Déchets nucléaires, on demande plus de transparence s'il-vous-plaît

Le 16/07/2010 à 11:08  

Déchets nucléaires, on demande plus de transparence s'il-vous-plaît

Déchets radioactifs Le 13 octobre 2009, sur ARTE, était diffusé un documentaire intitulé "Déchets, le cauchemar du nucléaire". C'est à la suite de cette émission que le gouvernement a saisi le Haut comité pour la transparence et l'information sur la sécurité des matières et des déchets nucléaires (HCTISN) pour analyser en profondeur les flux d'uranium, en amont et en aval, et faire la lumière sur les volumes concernés. En effet, le reportage sur les flux de matières radioactives entre la France et la Russie avait pointé du doigt l'extrême insuffisance du nombre d'informations rendues public sur le sujet. Le rapport du HCTISN a été rendu le 12 juillet 2010 au gouvernement. 

Le rapport d'évaluation sur les déchets nucléaires (à lire ici) a été demandé par Jean-Louis Borloo -ministre de l'environnement- et par l'Office parlementaire d'évaluation des choix scientifiques et technologiques. Il apporte des éléments nouveaux en matière de gestion de déchets radioactifs et surtout risque d'exacerber les tensions entre pro et antinucléaires. En effet, il annonce que le taux de recyclage du nucléaire n'est pas de 96%, comme l'annonçaient Areva et EDF, mais seulement de 12%. Premier pavé dans la mare. De plus, le taux de recyclage sur les dernières années se situerait plutôt entre 3,9% et 1,7%. Deuxième pavé dans la mare. Cela confirme que les propos des industriels sur le "cycle fermé" des déchets que l'on valorise pour faire de l'énergie, comme il est envisagé de le faire avec les centrales de 4e génération, est loin d'être un fait acquis.

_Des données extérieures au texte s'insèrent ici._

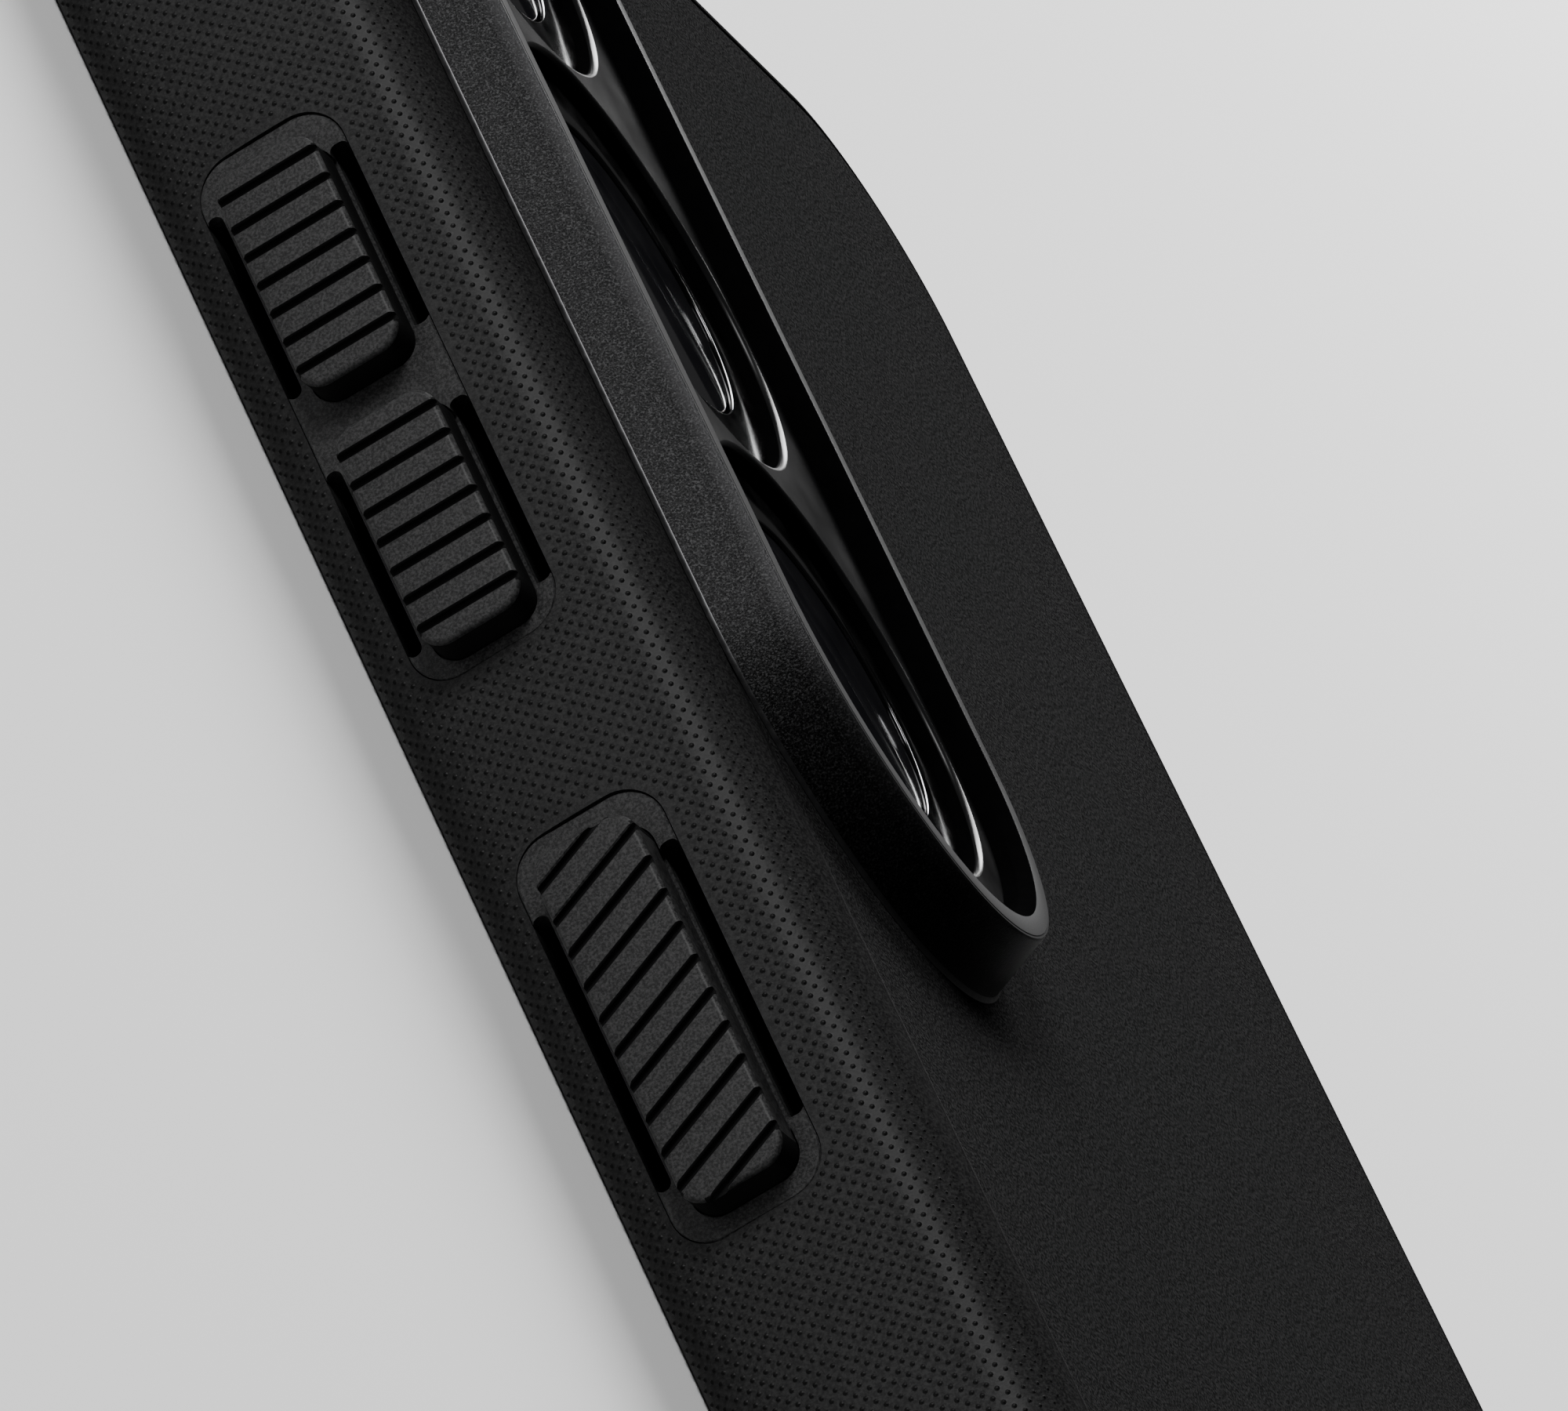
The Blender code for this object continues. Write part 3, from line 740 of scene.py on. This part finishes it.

  Le rapport nous apprend qu'il faut "de l'ordre de 8 000 tonnes d'uranium naturel pour fabriquer la quantité de combustible nécessaire au fonctionnement des centrales françaises qui consomment 12 000 tonnes de combustible nucléaire" (uranium enrichi). Par ailleurs, 7 300 tonnes d'uranium appauvri sont également produites, ce qui devrait porter le stock d'uranium appauvri à 450 000 tonnes en 2040. Comme le souligne Jacky Bonnemains président de l'association Robin des Bois, "Ce rapport représente une somme d'informations considérables" qui feraient bien d'être communiquées chaque année "car elles évoluent dans le temps".

En ce qui concerne la fluidité des informations, car c'est aussi là que la bât blesse, des nuances doivent être apportées. Il n'y a pas de caractère secret des flux de déchets, précise le député Claude Gatignol. Cependant, il souligne que "certains éléments de communication des exploitants nucléaires peuvent donner lieu à interprétation sur l'existence d'un cycle dans lequel toutes les matières issues du traitement des combustibles usés étaient immédiatement et en totalité recyclées, sans que les limites à un recyclage intégral des matières issues du traitement soient clairement exposées". En clair, on a besoin de beaucoup plus d'informations. Le public n'est pas à même de distinguer la nuance entre matières radioactives valorisables (uranium de recyclage et l'uranium appauvri) et déchets radioactifs, destinés au stockage. On produit donc 7 300 tonnes d'uranium appauvri, dont "l'essentiel est actuellement entreposé en vue de sa réutilisation envisagée dans les réacteurs de 4e génération". La France envoie en Russie des "matières valorisables", 30 000 tonnes expédiées depuis 2006 par Areva, dans l'attente d'une éventuelle valorisation, et non pas des déchets radioactifs...Ce qui montre que le problème de la valorisation n'est toujours pas résolu. Encore moins celui des déchets radioactifs.

Jacky Bonnemains a souhaité, lors de la présentation de ce rapport à la presse, souligner la mésaventure vécue par le Haut comité lors de ses investigations. Ce dernier a décidé d'annuler sa visite du site de stockage de Tomsk (Russie). Les autorités ont refusé au préalable de délivrer les autorisations d'entrée à deux membres du comité: un syndicaliste et un représentant d'association environnementale.
Bref : pour ces raisons et malgré la diffusion d'informations inédites, plusieurs représentants associatifs (Greenpeace, FNE, ACRO, ANCCLI) ont exprimé des "réserves" sur ce rapport, qui même s'il s'avère basé sur une démarche positive, n'en a pas moins été perverti par les industriels pour autant.